The research is telling us that our secular, plural, tolerant and respectful society is a tough place for many religious believers to work in. Does this matter? Maybe not, if you think that traditional religious believers are dangerous bigots, a view that appears all too prevalent in social media but isn’t borne out in Strhan’s research. But when it means that we lose the contribution of a person like Farron, whatever one thinks of his politics it seems to me that our democracy is the loser.
Improving religious literacy is the current popular solution to challenging intolerance. All well and good if we had a clear idea what it meant. My hunch is that Farron’s retreat from political life points to a need for the churches and other religious communities to support their members better in the quest to be religiously faithful in a liberal society.

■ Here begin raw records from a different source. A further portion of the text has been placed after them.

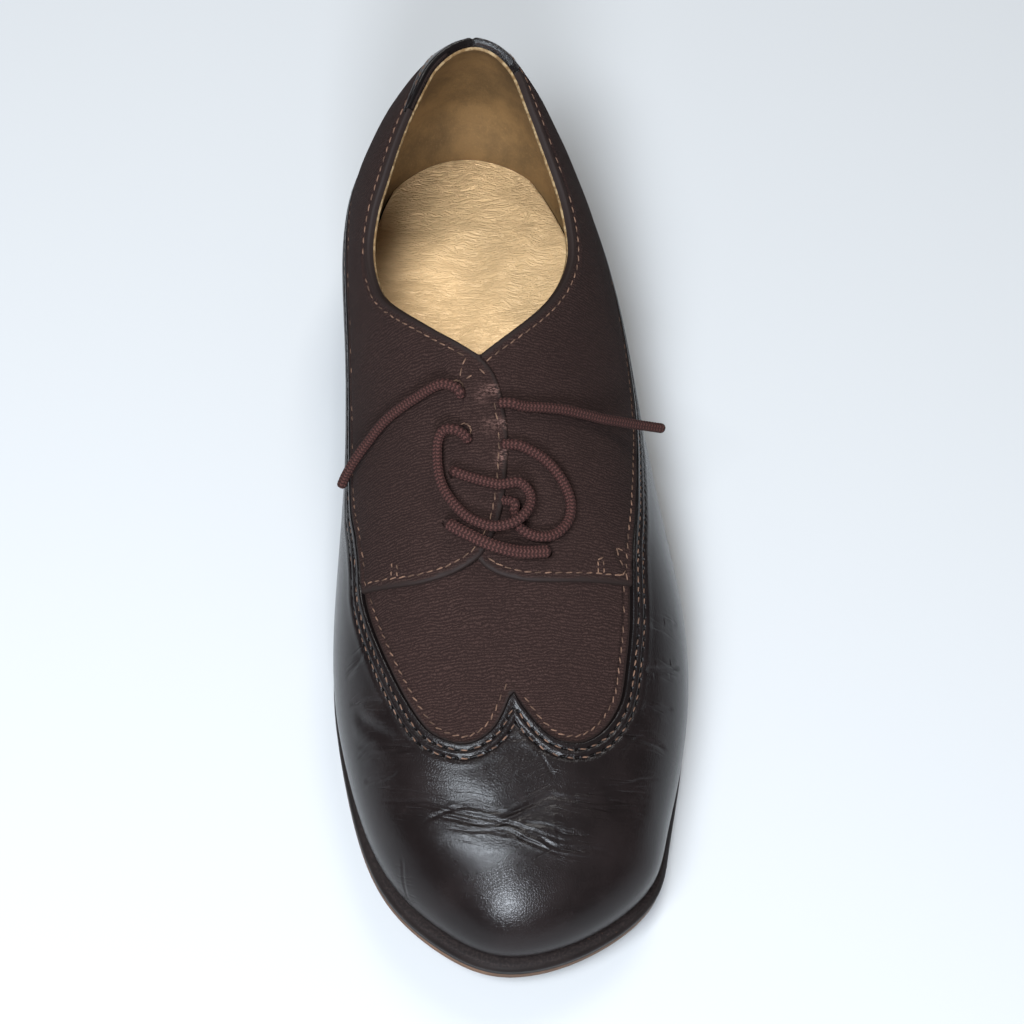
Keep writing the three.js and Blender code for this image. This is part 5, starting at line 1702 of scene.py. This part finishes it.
class SHOE_OT_stitches(bpy.types.Operator):
    """The seams' threads, the short tacks on the flaps and the thread round the eyelets"""

    bl_idname = "shoe.stitches"
    bl_label = "Stitches"

    # Short double tacks on the flaps, as turns on the pattern
    TACKS = (
        ((0.3736, -0.716), (0.3893, -0.708)), ((0.3714, -0.676), (0.3854, -0.675)),
        ((0.3625, 0.425), (0.3761, 0.43)), ((0.3772, 0.434), (0.3795, 0.459)),
        ((0.3785, 0.463), (0.3632, 0.462)),
    )

    def execute(self, context):
        sizes = context.scene.shoe_sizes
        last = the_last()
        stitches = Stitches(sizes.stitch / MM, sizes.thread / MM)

        def sew(sheet, height, name, level, slant, where=None):
            raised = sheet.raised(height)
            for line in contours(sheet, name, level):
                data = {key: along_contour(values, line) for key, values in sheet.fields.items()}
                run = data.get("window_run" if name == "leather" else name + "_run")
                kept = where(data) if where else None
                normals = unit(along_contour(sheet.normals, line))
                stitches.row(along_contour(raised, line), normals, run, slant, kept)

        sheet, height = mudguard_parts()
        sew(sheet, height, "leather", ROW_NEAR, -10)
        sew(sheet, height, "leather", ROW_FAR, -10)
        sheet, height = vamp_parts()
        sew(sheet, height, "window", ROW_CLOTH, 16, self.beside_flaps)
        for name in ("lateral", "medial"):
            self.quarter(name, sew)
        self.eyelets(last, stitches, sizes)
        sheet, height = backstay_parts()
        sew(sheet, height, "backstay", ROW_BACKSTAY, 6, self.below_collar)
        self.tacks(last, stitches, sizes)
        piece = stitches.mesh("stitches")
        finished(piece, material(thread_material), "lace")
        return {"FINISHED"}

    @staticmethod
    def beside_flaps(data):
        return np.maximum(data["medial"], data["lateral"]) < -0.5

    @staticmethod
    def below_collar(data):
        return data["collar"] > 1

    @staticmethod
    def quarter(name, sew):
        """A quarter's three seams, where no other panel covers them."""
        sheet, height, _ = quarter_parts(name)

        def seen(data):
            return data["medial"] < -0.8 if name == "lateral" else data["medial"] > -9

        def foot(data):
            return seen(data) & (data[name] > 0.8) & (data["collar"] > 1) & (data["backstay"] < -0.3)

        def flap(data):
            return seen(data) & (data["window"] > 2.4) & (data["collar"] > ROW_FLAP)

        def brim(data):
            return seen(data) & (data["backstay"] < -0.3) & (data[name] > ROW_FLAP)

        sew(sheet, height, "window", ROW_CLOTH, 16, foot)
        sew(sheet, height, name, ROW_FLAP, 6, flap)
        sew(sheet, height, "collar", ROW_FLAP, 6, brim)

    @staticmethod
    def eyelets(last, stitches, sizes):
        """The thread round the medial flap's two upper eyelets."""
        sheet, height, _ = quarter_parts("medial")
        raised = sheet.raised(height)
        for mark in EYELETS[:2]:
            centre, normal = last.on_last([last.flat(mark.along, mark.across)])
            nearest = np.argsort(np.linalg.norm(sheet.points - centre[0], axis=1))[:12]
            centre = centre[0] + normal[0] * ((raised[nearest] - centre[0]) @ normal[0]).mean()
            east = unit(np.cross([0.0, 1.0, 0.0], normal[0]))
            north = np.cross(normal[0], east)
            angles = np.radians(np.arange(-75, 90, 27))
            out = np.cos(angles)[:, None] * east + np.sin(angles)[:, None] * north
            ahead = np.cos(angles)[:, None] * north - np.sin(angles)[:, None] * east
            ring = centre + out * (sizes.eyelet / MM / 2 + 0.45)
            upright = np.broadcast_to(normal[0], ring.shape)
            stitches.single(ring, upright, ahead, 1.3, slant=14, rise=0.15, dip=0.2)

    def tacks(self, last, stitches, sizes):
        lift = (sizes.fit_gap + sizes.cloth) / MM
        for start, stop in self.TACKS:
            ends, normals = last.on_last([last.flat(*start), last.flat(*stop)])
            count = max(2, int(np.linalg.norm(ends[1] - ends[0]) / 1.7))
            share = ((np.arange(count) + 0.5) / count)[:, None]
            centre = ends[0] * (1 - share) + ends[1] * share + normals.mean(0) * lift
            ahead = np.broadcast_to(unit(ends[1] - ends[0]), centre.shape)
            normal = np.broadcast_to(unit(normals.mean(0)), centre.shape)
            stitches.single(centre, normal, ahead, 1.5, slant=6, rise=0.12, dip=0.3)


class SHOE_PT_panel(bpy.types.Panel):
    """The shoe's pieces, in the sidebar"""

    bl_idname = "SHOE_PT_panel"
    bl_label = "Lace-up shoe"
    bl_space_type = "VIEW_3D"
    bl_region_type = "UI"
    bl_category = "Shoe"

    def draw(self, context):
        for operator in OPERATORS:
            self.layout.operator(operator.bl_idname)
        for group in (context.scene.shoe_sizes, context.scene.shoe_colours):
            box = self.layout.box()
            for name in group.__annotations__:
                box.prop(group, name)


OPERATORS = (
    SHOE_OT_stage, SHOE_OT_laces, SHOE_OT_sole, SHOE_OT_footbed, SHOE_OT_vamp, SHOE_OT_mudguard,
    SHOE_OT_quarters, SHOE_OT_backstay, SHOE_OT_stitches,
)
CLASSES = (ShoeSizes, ShoeColours, *OPERATORS, SHOE_PT_panel)


def register():
    for cls in CLASSES:
        bpy.utils.register_class(cls)
    bpy.types.Scene.shoe_sizes = PointerProperty(type=ShoeSizes)
    bpy.types.Scene.shoe_colours = PointerProperty(type=ShoeColours)


def unregister():
    del bpy.types.Scene.shoe_colours
    del bpy.types.Scene.shoe_sizes
    for cls in reversed(CLASSES):
        bpy.utils.unregister_class(cls)


def main():
    register()
    for operator in OPERATORS:
        group, name = operator.bl_idname.split(".")
        getattr(getattr(bpy.ops, group), name)()
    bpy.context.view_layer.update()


if __name__ == "__main__":
    main()
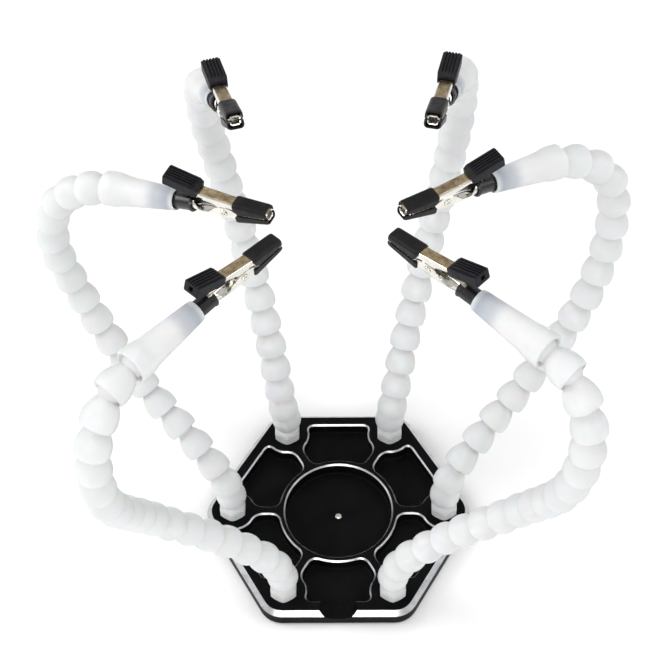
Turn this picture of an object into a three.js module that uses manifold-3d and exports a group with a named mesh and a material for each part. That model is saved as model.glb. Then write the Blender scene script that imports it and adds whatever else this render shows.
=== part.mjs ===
// Six-arm helping hands: a milled hexagonal base plate with six ball-and-socket hose arms,
// each ending in a sprung clip that swivels in its nozzle. Millimetres, +Z up, +Y to the back.
import * as THREE from "three";
import { mergeVertices } from "three/addons/utils/BufferGeometryUtils.js";
import Module from "manifold-3d";

const wasm = await Module();
wasm.setup();

// ---- base plate ----
const PLATE_BOTTOM = 1.3;
const PLATE_TOP = 11;
const PLATE_CORNER_RADIUS = 75; // centre to the sharp corner, before rounding
const PLATE_ROUNDING = 8;
const RIM_CHAMFER = 3.3;
const PAD_THICKNESS = 1;
const PAD_INSET = 5;
const TRAY_RADIUS = 30;
const TRAY_FLOOR = 3.2;
const POCKET_FLOOR = 4.2;
const POCKET_LIP = 0.8; // bright chamfer cut round each pocket
const POCKET_OUTER = 56.7; // centre to the pocket's outer side
const POCKET_INNER_RADIUS = 32.4;
const SPOKE_WALL = 5.2;
const BOSS_CIRCLE = 58.5; // centre to each arm's fitting
const BOSS_BITE = 12.5; // radius of land left round each fitting
const POCKET_TRIM = 3; // how far each pocket corner is cut back for its fillet
const SCOOP_WIDTH = 20;
const SCOOP_DEPTH = 5;
const SCREW_HEAD_RADIUS = 1.9;
const SCREW_SHANK_RADIUS = 1.1;

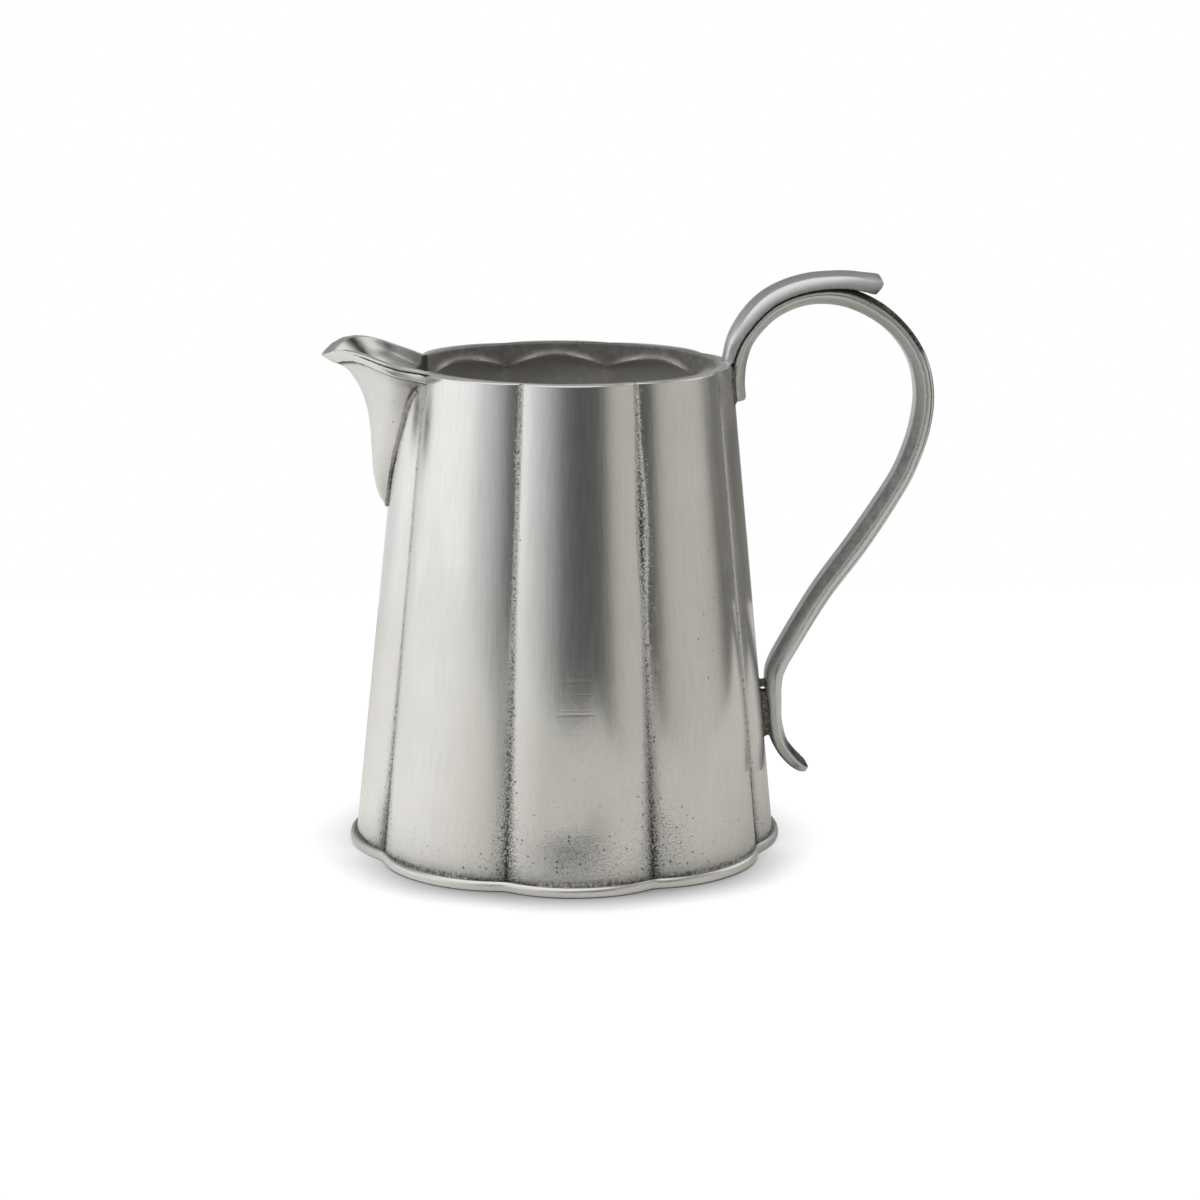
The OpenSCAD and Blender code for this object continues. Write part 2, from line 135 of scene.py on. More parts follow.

In academic terms that means paying attention to hermeneutics, the task of interpreting and applying Scripture in contemporary contexts. But there is also a role for the State here. In the UK, most schools are required to provide Religious Education in their curriculum for all pupils. This subject offers a huge opportunity to help young people in learning how to speak of sin and other controversial matters in ways that do not impose views on others, but enables them to be discussed in an adult and reasonable fashion. Here they learn how to be religiously literate by practising “begging-to-differ” in a scholarly way. Unfortunately the government has seriously undermined the subject since Michael Gove left it out of his EBacc. However, there is now an opportunity as a two-year Commission is currently working to revitalise RE in schools.
Maybe if the Commission succeeds, people like Tim Farron will be better equipped to be true to themselves whilst serving others in our liberal society. Or maybe Farron is right – we are kidding ourselves if we think we live in a liberal and tolerant society.
Trevor Cooling is Professor of Christian Education at Canterbury Christ Church University and Chair of the Religious Education Council of England and Wales.